PFAS in pesticides are a threat to drinking water: FD

The Meuse river near Geenip. Photo: Michielverbeek via Wikimedia Commons

Water companies are worried that new projected EU guidelines to combat PFAS chemicals do not include a ban on their use in pesticides and say this is threatening drinking water quality.

The EU plans to stop the use of the harmful “forever” chemicals in many industries but not their inclusion in pesticides. But PFAS-based pesticides are widely used in agriculture and this is unacceptable, Harrie Timmer of water company umbrella orginisation Vereniging van Waterbedrijven Nederland (Vewin) told the Financieele Dagblad.

The European guidelines do not include a ban on pesticides because these fall under separate EU regulations but Dutch water companies and other experts said these regulations do not offer enough protection to people and the environment.

Both industry and farming lead to PFAS entering the environment, the companies say, with farmers using over a hundred tonnes of PFAS-containing pesticides on their land every year. Its use increased from 122 tonnes in 2018 to almost double that in 2021, the FD said, quoting government figures.

Compared to Germany and France, the Netherlands is a bulk consumer of PFAS pesticides, Margriet Mantingh from campaign group Pesticide Action Network Netherlands (PAN) told the paper.

In 2022, PFAS-containing pesticides were found in the rivers Rhine and Meuse in concentrations which made the water unsafe for consumption, André Bannink of drinking water organisation RIWA Maas told the paper.

“The more PFAS, the harder and more expensive it is to purify the water. But even if you can it means a huge waste of water, and energy,” he said.

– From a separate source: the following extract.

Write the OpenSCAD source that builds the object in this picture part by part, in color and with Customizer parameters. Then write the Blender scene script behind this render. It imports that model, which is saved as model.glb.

Production at chemical company Chemours in Dordrecht has been partly halted because of the illegal dumping of a PFAS known as TFA without a licence and the company has been involved in several court cases.

“It is very strange to just tackle industry and leave pesticides outside the equation and we will be talking to the licencing organisations. Every year we are finding too much PFAS pesticide in the water as it is,” Bannink said.

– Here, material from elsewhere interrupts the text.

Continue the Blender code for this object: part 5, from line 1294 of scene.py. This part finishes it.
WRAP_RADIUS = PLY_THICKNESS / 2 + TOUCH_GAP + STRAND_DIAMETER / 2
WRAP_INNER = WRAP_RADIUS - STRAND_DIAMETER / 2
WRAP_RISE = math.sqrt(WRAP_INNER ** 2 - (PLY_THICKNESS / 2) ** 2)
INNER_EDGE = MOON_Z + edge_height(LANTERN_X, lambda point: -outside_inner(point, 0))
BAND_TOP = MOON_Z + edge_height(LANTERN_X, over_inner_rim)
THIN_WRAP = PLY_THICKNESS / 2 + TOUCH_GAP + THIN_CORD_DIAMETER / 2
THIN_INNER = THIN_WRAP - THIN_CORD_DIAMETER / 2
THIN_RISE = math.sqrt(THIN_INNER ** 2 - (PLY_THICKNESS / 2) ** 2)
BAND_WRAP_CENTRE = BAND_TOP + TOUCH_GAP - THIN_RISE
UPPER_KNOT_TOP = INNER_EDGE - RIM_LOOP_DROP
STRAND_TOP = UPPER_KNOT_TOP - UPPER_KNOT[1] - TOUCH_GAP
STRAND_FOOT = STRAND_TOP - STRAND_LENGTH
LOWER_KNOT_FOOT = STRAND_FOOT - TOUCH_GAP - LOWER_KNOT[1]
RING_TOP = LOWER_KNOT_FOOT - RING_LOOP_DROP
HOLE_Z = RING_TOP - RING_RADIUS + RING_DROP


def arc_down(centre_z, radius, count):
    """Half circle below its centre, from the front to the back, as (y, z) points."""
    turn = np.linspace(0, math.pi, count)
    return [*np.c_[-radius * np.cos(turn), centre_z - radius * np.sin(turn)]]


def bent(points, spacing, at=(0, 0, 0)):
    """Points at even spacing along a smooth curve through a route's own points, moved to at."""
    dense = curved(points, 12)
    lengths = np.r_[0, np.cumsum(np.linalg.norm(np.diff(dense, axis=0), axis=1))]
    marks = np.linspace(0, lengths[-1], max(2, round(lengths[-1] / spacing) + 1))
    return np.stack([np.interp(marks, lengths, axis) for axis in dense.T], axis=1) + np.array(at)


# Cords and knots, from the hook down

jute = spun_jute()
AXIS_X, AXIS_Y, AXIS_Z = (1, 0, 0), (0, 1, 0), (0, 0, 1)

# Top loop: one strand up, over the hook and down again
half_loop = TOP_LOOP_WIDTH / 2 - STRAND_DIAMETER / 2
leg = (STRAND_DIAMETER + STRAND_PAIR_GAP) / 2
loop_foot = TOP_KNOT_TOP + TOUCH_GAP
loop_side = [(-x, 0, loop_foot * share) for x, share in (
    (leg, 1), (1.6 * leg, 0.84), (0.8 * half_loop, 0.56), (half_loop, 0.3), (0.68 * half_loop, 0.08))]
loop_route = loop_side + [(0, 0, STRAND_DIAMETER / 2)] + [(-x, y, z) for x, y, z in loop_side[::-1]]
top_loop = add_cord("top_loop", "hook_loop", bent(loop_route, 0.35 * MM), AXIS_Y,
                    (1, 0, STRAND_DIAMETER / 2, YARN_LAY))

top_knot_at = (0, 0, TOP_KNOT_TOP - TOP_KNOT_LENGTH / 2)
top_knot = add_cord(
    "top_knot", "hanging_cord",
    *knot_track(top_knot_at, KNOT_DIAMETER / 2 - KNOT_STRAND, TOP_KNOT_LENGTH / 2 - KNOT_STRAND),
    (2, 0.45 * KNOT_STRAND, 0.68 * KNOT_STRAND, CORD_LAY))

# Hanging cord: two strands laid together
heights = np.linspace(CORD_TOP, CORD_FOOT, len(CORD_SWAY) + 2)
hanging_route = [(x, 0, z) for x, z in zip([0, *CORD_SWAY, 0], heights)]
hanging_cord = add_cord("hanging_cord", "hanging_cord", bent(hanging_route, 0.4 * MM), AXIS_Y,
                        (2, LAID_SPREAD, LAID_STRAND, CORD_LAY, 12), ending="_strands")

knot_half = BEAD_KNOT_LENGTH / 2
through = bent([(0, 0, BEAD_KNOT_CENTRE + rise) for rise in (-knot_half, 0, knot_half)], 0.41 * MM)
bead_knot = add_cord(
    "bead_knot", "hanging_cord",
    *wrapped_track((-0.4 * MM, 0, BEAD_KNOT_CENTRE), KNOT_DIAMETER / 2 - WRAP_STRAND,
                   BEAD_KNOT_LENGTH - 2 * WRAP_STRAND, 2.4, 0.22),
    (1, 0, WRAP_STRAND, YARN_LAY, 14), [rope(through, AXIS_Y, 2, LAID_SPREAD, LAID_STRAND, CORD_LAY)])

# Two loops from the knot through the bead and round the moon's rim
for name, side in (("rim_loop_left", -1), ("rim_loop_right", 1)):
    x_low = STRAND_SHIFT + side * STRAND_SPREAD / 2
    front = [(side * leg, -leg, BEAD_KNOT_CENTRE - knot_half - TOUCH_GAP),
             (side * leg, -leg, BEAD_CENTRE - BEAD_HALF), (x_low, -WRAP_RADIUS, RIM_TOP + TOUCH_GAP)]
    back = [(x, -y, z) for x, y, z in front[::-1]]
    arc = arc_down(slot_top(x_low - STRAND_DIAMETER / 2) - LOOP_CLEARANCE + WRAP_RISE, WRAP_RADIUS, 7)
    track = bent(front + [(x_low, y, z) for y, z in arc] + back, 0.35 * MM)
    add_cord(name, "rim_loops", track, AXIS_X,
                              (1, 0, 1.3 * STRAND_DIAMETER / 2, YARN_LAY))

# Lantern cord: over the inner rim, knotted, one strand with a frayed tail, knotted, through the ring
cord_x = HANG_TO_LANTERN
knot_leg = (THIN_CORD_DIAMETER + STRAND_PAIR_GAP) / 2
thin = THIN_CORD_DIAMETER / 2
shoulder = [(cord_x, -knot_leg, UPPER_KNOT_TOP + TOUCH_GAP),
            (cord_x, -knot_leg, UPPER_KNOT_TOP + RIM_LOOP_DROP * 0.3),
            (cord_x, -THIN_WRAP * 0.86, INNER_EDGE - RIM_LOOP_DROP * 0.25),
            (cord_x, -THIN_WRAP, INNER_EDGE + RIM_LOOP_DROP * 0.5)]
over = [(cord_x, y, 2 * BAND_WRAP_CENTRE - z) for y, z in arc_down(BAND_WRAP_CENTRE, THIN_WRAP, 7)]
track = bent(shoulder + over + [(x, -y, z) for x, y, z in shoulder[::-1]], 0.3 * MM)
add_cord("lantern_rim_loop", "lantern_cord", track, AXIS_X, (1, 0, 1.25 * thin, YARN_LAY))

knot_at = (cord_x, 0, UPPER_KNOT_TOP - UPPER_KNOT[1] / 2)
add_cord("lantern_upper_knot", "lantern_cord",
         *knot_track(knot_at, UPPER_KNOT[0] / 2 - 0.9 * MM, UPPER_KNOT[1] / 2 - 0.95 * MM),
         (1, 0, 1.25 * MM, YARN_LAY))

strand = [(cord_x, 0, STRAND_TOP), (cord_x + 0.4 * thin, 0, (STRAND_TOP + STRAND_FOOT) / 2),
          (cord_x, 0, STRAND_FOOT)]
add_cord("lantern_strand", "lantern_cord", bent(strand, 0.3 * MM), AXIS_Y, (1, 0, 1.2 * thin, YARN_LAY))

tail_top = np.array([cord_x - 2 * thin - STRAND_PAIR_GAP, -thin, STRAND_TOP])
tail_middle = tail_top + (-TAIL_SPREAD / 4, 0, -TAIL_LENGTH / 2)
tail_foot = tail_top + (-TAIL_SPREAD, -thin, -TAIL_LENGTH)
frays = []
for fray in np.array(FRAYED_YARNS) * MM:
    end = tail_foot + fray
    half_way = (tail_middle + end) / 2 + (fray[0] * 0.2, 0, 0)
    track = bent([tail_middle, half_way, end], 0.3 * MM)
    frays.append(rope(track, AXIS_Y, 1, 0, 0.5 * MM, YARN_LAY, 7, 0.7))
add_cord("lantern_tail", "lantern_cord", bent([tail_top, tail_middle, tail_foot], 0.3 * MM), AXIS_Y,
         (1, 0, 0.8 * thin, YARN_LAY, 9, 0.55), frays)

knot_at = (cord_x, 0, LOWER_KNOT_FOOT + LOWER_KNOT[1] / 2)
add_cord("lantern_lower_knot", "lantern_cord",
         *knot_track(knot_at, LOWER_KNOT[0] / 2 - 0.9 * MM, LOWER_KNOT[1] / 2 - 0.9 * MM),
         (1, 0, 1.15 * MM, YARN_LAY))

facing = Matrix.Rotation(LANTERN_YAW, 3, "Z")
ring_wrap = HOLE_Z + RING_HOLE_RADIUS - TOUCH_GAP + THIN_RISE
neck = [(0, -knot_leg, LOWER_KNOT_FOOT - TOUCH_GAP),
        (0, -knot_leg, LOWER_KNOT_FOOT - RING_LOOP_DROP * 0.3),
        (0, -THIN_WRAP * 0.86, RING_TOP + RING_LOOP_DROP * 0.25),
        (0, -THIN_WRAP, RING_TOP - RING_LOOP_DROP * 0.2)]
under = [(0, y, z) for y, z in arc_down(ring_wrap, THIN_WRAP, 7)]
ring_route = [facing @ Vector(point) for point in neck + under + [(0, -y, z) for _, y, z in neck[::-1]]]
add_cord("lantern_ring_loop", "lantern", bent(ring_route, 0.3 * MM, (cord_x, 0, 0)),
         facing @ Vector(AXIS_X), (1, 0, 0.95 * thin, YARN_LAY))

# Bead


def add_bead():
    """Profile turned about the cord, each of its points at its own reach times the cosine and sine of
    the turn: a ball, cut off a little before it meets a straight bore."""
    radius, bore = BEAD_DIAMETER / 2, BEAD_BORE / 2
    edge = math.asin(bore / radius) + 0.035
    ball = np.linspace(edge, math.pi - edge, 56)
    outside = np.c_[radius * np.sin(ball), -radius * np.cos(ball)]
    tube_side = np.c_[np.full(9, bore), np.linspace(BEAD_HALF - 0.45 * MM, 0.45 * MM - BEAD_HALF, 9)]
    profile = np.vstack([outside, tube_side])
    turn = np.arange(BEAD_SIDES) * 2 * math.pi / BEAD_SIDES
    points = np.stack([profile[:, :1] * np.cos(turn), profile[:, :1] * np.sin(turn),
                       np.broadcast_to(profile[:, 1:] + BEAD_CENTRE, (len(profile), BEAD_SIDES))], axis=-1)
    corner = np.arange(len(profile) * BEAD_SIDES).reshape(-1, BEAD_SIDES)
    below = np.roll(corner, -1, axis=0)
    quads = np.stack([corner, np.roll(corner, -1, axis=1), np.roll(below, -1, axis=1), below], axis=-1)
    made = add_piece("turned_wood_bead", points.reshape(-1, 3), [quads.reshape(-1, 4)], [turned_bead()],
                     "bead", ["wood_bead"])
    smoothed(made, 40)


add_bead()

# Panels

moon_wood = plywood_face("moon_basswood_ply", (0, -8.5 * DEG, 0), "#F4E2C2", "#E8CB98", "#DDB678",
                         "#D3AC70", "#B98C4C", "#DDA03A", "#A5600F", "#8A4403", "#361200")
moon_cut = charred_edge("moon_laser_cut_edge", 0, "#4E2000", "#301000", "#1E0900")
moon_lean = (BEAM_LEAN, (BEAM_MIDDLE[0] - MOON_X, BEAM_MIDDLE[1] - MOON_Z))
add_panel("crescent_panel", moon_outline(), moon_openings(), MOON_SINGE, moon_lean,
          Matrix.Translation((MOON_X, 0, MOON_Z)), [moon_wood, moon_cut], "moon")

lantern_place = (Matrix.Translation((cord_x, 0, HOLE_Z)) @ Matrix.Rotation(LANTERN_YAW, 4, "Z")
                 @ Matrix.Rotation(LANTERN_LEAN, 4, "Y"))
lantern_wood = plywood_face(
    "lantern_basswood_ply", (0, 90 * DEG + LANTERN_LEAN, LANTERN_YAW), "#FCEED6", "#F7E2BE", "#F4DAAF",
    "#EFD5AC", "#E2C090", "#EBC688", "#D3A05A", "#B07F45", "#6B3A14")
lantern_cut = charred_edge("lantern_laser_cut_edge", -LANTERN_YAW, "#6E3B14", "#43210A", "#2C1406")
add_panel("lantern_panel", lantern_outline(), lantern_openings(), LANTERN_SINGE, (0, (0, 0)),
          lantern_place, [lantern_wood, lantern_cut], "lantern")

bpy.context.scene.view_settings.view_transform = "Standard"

Public health institute RIVM said it is “worried” about the situation and said it had called on the EU to introduce a reporting system. Monitoring production and trade “will show if the regulations need to be tightened,” the infrastructure ministry said.

Exposure

Some 23% of new cancer cases in Europe are partly a result of “chronic exposure to some pharmaceutical, pollutants and other occupational and environmental carcinogens”, according to the European Environment Agency.

PFAS are also implicated in compromised immune systems, especially in children, and diminished fertility.

Last week it emerged that PFAS-contaminated eggs are being found far away from the Dordrecht region where the chemical factory Chemours is based, suggesting pollution with the complex group of harmful chemicals is much more widespread than previously thought.